**Work required**:
Extract the complete listing and output it unchanged.

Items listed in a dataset
_ _ _
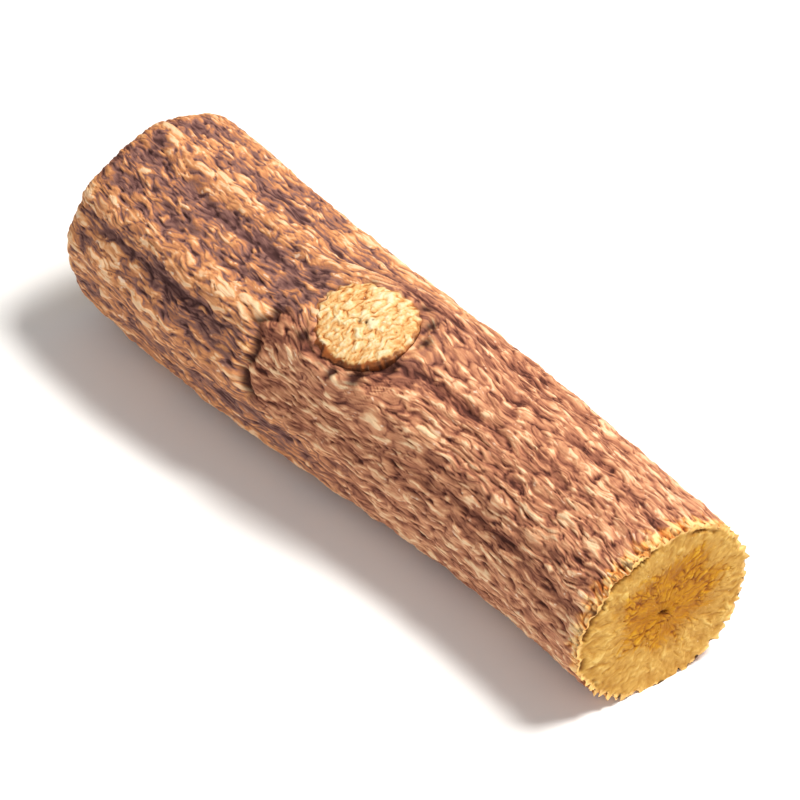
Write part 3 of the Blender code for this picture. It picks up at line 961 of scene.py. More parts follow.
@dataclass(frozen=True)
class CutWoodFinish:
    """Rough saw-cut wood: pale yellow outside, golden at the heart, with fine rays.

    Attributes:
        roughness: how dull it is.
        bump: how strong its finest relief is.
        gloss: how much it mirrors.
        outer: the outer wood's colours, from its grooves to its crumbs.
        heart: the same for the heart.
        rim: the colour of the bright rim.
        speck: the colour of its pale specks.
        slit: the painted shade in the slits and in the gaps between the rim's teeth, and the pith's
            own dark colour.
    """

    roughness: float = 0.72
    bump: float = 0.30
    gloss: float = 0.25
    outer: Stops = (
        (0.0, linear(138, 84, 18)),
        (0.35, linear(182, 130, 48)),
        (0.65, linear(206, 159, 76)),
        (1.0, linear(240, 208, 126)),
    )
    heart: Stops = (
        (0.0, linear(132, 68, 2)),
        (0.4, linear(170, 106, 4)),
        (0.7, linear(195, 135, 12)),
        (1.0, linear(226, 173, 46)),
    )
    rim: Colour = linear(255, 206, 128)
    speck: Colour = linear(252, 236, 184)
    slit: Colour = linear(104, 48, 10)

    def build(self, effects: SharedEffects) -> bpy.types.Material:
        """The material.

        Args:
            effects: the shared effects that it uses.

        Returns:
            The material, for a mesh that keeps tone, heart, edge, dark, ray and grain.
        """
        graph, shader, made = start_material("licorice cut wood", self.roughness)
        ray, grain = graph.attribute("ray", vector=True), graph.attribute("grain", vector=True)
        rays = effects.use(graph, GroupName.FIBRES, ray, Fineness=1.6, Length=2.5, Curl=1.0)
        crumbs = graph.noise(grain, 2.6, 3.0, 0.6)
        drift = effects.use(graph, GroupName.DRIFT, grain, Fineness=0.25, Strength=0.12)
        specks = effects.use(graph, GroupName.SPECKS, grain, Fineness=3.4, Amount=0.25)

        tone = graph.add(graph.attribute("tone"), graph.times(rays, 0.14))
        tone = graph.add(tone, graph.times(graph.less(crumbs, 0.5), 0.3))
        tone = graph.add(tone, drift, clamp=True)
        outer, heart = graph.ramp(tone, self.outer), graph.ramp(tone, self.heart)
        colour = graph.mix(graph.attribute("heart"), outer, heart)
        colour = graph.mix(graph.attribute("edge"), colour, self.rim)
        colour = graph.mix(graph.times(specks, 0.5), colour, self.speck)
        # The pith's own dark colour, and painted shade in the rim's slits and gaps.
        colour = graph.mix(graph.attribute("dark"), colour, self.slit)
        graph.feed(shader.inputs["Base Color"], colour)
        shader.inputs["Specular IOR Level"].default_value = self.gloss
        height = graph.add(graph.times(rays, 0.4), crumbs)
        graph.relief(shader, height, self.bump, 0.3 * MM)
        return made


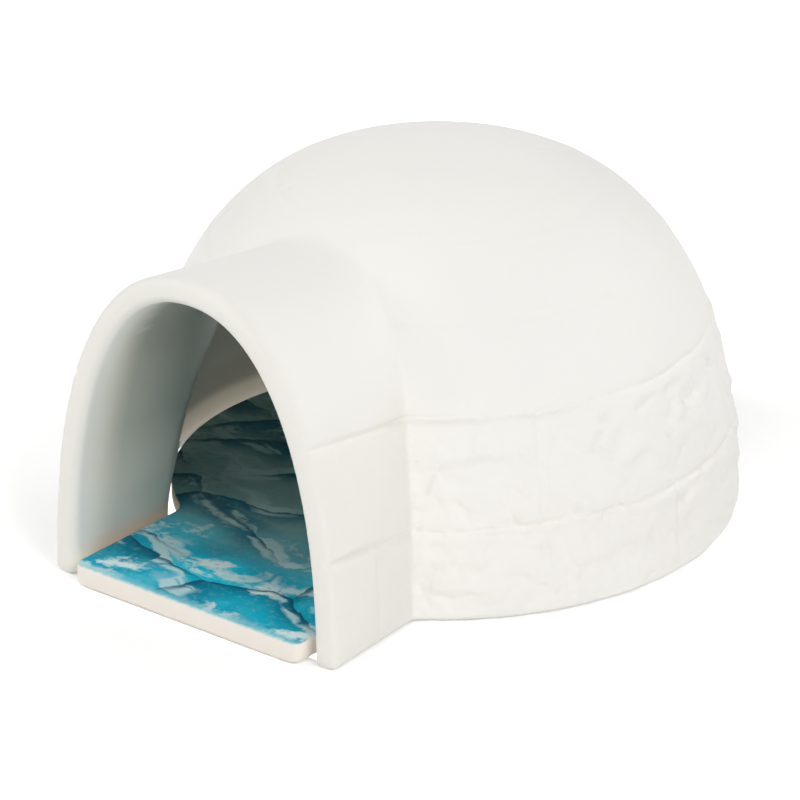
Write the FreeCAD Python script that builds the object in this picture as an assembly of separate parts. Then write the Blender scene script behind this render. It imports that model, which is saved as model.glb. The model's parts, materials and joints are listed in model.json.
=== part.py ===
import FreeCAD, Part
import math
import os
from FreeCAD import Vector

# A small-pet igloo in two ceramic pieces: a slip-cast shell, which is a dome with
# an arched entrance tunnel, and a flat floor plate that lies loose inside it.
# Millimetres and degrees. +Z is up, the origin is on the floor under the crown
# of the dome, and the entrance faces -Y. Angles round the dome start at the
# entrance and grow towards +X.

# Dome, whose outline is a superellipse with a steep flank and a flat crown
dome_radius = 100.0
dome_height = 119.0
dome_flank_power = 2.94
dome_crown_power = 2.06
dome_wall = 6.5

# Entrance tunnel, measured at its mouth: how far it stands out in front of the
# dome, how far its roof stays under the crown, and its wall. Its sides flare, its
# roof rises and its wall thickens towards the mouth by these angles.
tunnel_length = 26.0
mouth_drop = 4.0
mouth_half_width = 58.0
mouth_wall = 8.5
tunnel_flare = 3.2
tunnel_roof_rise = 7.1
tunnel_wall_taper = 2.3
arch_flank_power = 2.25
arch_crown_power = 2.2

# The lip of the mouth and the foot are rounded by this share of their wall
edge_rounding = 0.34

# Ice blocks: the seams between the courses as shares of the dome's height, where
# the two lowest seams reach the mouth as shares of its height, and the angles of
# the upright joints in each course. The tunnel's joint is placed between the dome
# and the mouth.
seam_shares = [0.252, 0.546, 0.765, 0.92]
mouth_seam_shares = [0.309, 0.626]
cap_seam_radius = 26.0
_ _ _
**Full response**:
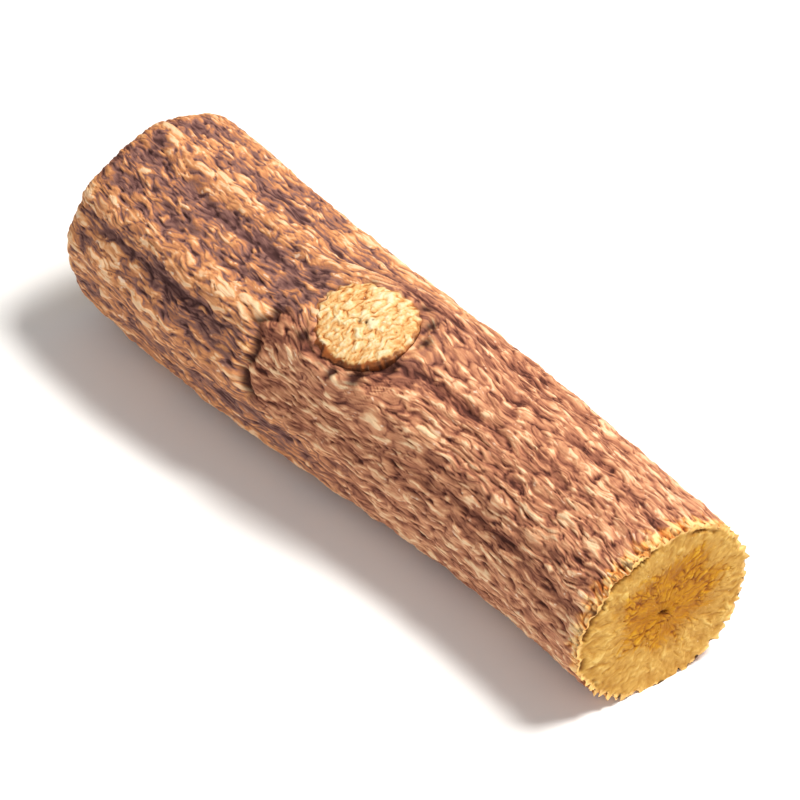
Write part 3 of the Blender code for this picture. It picks up at line 961 of scene.py. More parts follow.
@dataclass(frozen=True)
class CutWoodFinish:
    """Rough saw-cut wood: pale yellow outside, golden at the heart, with fine rays.

    Attributes:
        roughness: how dull it is.
        bump: how strong its finest relief is.
        gloss: how much it mirrors.
        outer: the outer wood's colours, from its grooves to its crumbs.
        heart: the same for the heart.
        rim: the colour of the bright rim.
        speck: the colour of its pale specks.
        slit: the painted shade in the slits and in the gaps between the rim's teeth, and the pith's
            own dark colour.
    """

    roughness: float = 0.72
    bump: float = 0.30
    gloss: float = 0.25
    outer: Stops = (
        (0.0, linear(138, 84, 18)),
        (0.35, linear(182, 130, 48)),
        (0.65, linear(206, 159, 76)),
        (1.0, linear(240, 208, 126)),
    )
    heart: Stops = (
        (0.0, linear(132, 68, 2)),
        (0.4, linear(170, 106, 4)),
        (0.7, linear(195, 135, 12)),
        (1.0, linear(226, 173, 46)),
    )
    rim: Colour = linear(255, 206, 128)
    speck: Colour = linear(252, 236, 184)
    slit: Colour = linear(104, 48, 10)

    def build(self, effects: SharedEffects) -> bpy.types.Material:
        """The material.

        Args:
            effects: the shared effects that it uses.

        Returns:
            The material, for a mesh that keeps tone, heart, edge, dark, ray and grain.
        """
        graph, shader, made = start_material("licorice cut wood", self.roughness)
        ray, grain = graph.attribute("ray", vector=True), graph.attribute("grain", vector=True)
        rays = effects.use(graph, GroupName.FIBRES, ray, Fineness=1.6, Length=2.5, Curl=1.0)
        crumbs = graph.noise(grain, 2.6, 3.0, 0.6)
        drift = effects.use(graph, GroupName.DRIFT, grain, Fineness=0.25, Strength=0.12)
        specks = effects.use(graph, GroupName.SPECKS, grain, Fineness=3.4, Amount=0.25)

        tone = graph.add(graph.attribute("tone"), graph.times(rays, 0.14))
        tone = graph.add(tone, graph.times(graph.less(crumbs, 0.5), 0.3))
        tone = graph.add(tone, drift, clamp=True)
        outer, heart = graph.ramp(tone, self.outer), graph.ramp(tone, self.heart)
        colour = graph.mix(graph.attribute("heart"), outer, heart)
        colour = graph.mix(graph.attribute("edge"), colour, self.rim)
        colour = graph.mix(graph.times(specks, 0.5), colour, self.speck)
        # The pith's own dark colour, and painted shade in the rim's slits and gaps.
        colour = graph.mix(graph.attribute("dark"), colour, self.slit)
        graph.feed(shader.inputs["Base Color"], colour)
        shader.inputs["Specular IOR Level"].default_value = self.gloss
        height = graph.add(graph.times(rays, 0.4), crumbs)
        graph.relief(shader, height, self.bump, 0.3 * MM)
        return made


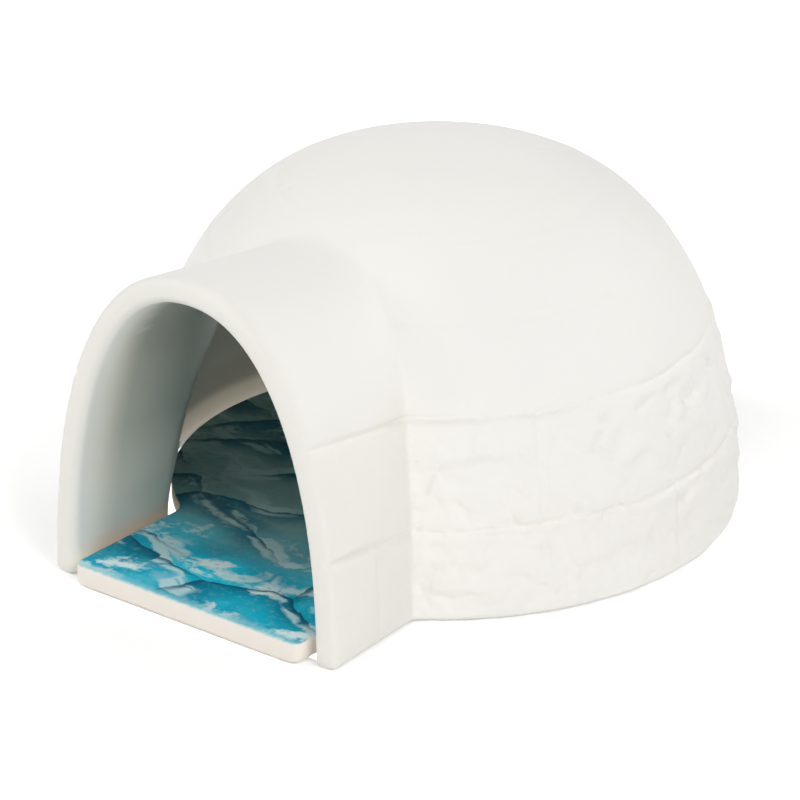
Write the FreeCAD Python script that builds the object in this picture as an assembly of separate parts. Then write the Blender scene script behind this render. It imports that model, which is saved as model.glb. The model's parts, materials and joints are listed in model.json.
=== part.py ===
import FreeCAD, Part
import math
import os
from FreeCAD import Vector

# A small-pet igloo in two ceramic pieces: a slip-cast shell, which is a dome with
# an arched entrance tunnel, and a flat floor plate that lies loose inside it.
# Millimetres and degrees. +Z is up, the origin is on the floor under the crown
# of the dome, and the entrance faces -Y. Angles round the dome start at the
# entrance and grow towards +X.

# Dome, whose outline is a superellipse with a steep flank and a flat crown
dome_radius = 100.0
dome_height = 119.0
dome_flank_power = 2.94
dome_crown_power = 2.06
dome_wall = 6.5

# Entrance tunnel, measured at its mouth: how far it stands out in front of the
# dome, how far its roof stays under the crown, and its wall. Its sides flare, its
# roof rises and its wall thickens towards the mouth by these angles.
tunnel_length = 26.0
mouth_drop = 4.0
mouth_half_width = 58.0
mouth_wall = 8.5
tunnel_flare = 3.2
tunnel_roof_rise = 7.1
tunnel_wall_taper = 2.3
arch_flank_power = 2.25
arch_crown_power = 2.2

# The lip of the mouth and the foot are rounded by this share of their wall
edge_rounding = 0.34

# Ice blocks: the seams between the courses as shares of the dome's height, where
# the two lowest seams reach the mouth as shares of its height, and the angles of
# the upright joints in each course. The tunnel's joint is placed between the dome
# and the mouth.
seam_shares = [0.252, 0.546, 0.765, 0.92]
mouth_seam_shares = [0.309, 0.626]
cap_seam_radius = 26.0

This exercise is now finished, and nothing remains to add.